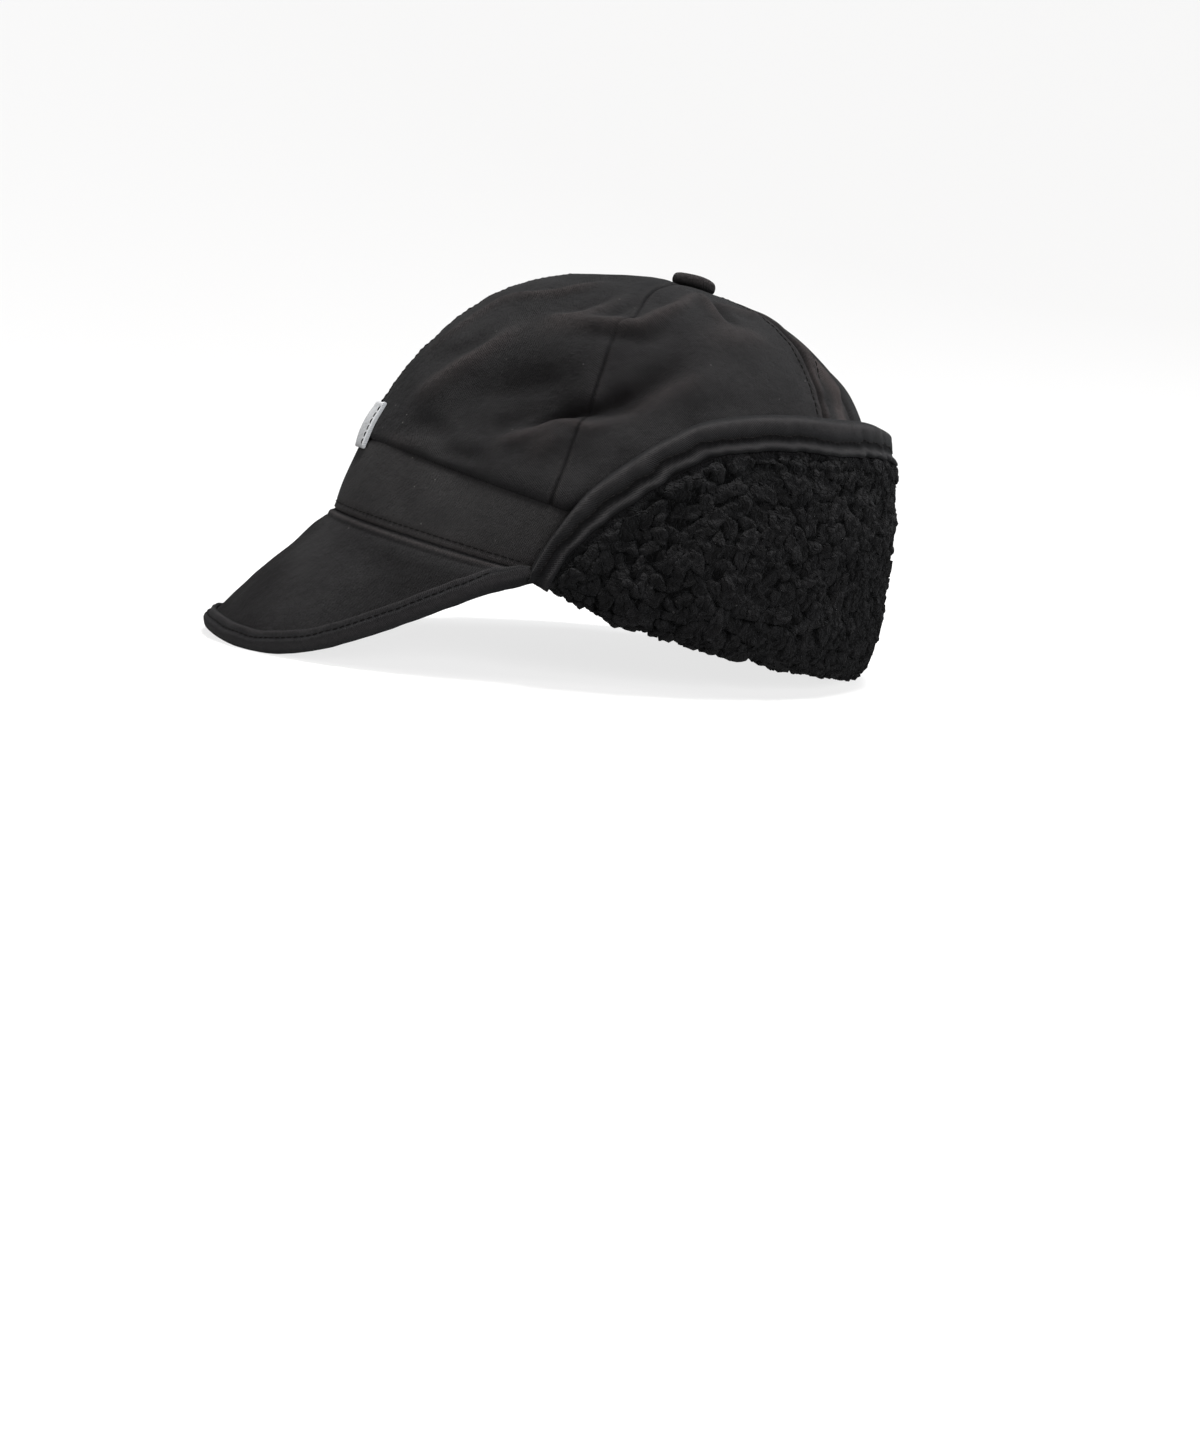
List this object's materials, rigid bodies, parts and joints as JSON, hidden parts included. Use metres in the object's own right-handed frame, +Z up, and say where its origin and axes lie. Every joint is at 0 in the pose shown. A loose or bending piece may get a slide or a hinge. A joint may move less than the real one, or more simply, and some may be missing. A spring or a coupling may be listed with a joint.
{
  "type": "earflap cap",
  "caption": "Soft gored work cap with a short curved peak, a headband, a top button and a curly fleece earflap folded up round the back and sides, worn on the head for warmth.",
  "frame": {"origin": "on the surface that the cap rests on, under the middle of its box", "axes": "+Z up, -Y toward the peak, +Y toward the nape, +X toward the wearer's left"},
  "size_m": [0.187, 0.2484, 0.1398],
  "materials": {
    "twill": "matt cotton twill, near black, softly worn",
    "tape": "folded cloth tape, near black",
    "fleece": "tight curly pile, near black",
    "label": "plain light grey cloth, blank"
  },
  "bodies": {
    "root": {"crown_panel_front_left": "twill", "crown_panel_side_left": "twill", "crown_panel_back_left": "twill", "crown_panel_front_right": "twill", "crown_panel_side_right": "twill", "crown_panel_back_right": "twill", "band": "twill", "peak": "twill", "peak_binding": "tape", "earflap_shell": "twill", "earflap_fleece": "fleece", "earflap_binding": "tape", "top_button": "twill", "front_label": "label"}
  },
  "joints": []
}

• • • • • • •

Print out the whole listing exactly as it appears.

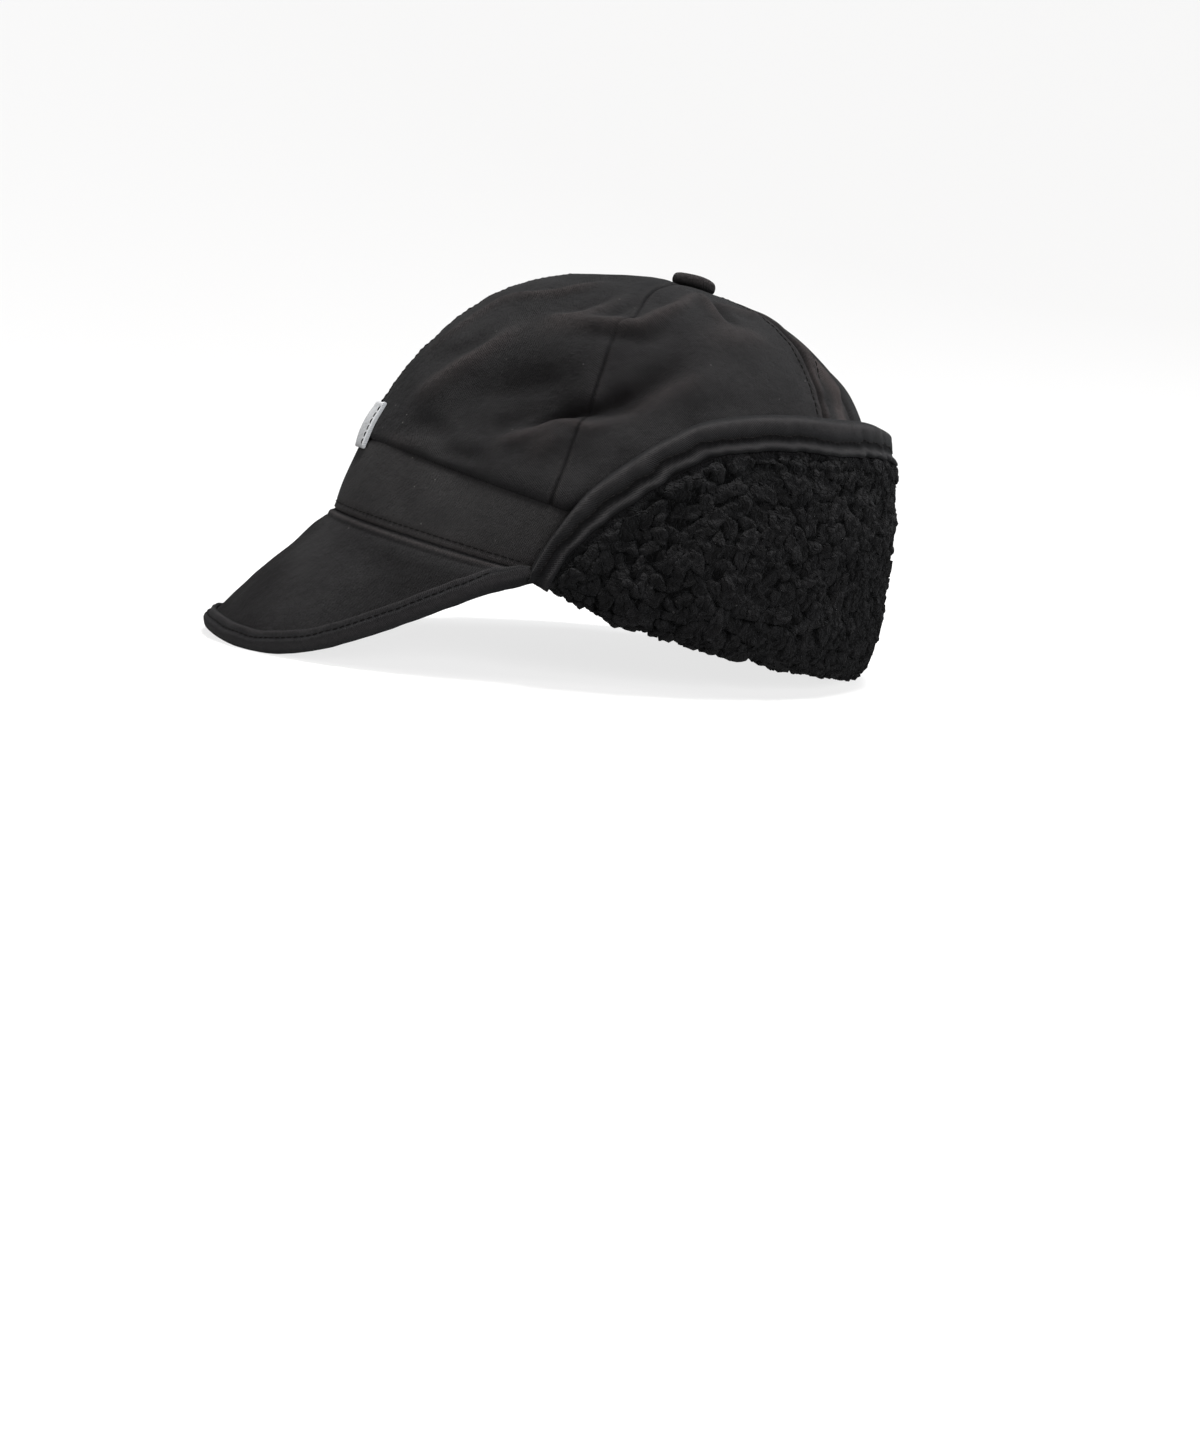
List this object's materials, rigid bodies, parts and joints as JSON, hidden parts included. Use metres in the object's own right-handed frame, +Z up, and say where its origin and axes lie. Every joint is at 0 in the pose shown. A loose or bending piece may get a slide or a hinge. A joint may move less than the real one, or more simply, and some may be missing. A spring or a coupling may be listed with a joint.
{
  "type": "earflap cap",
  "caption": "Soft gored work cap with a short curved peak, a headband, a top button and a curly fleece earflap folded up round the back and sides, worn on the head for warmth.",
  "frame": {"origin": "on the surface that the cap rests on, under the middle of its box", "axes": "+Z up, -Y toward the peak, +Y toward the nape, +X toward the wearer's left"},
  "size_m": [0.187, 0.2484, 0.1398],
  "materials": {
    "twill": "matt cotton twill, near black, softly worn",
    "tape": "folded cloth tape, near black",
    "fleece": "tight curly pile, near black",
    "label": "plain light grey cloth, blank"
  },
  "bodies": {
    "root": {"crown_panel_front_left": "twill", "crown_panel_side_left": "twill", "crown_panel_back_left": "twill", "crown_panel_front_right": "twill", "crown_panel_side_right": "twill", "crown_panel_back_right": "twill", "band": "twill", "peak": "twill", "peak_binding": "tape", "earflap_shell": "twill", "earflap_fleece": "fleece", "earflap_binding": "tape", "top_button": "twill", "front_label": "label"}
  },
  "joints": []
}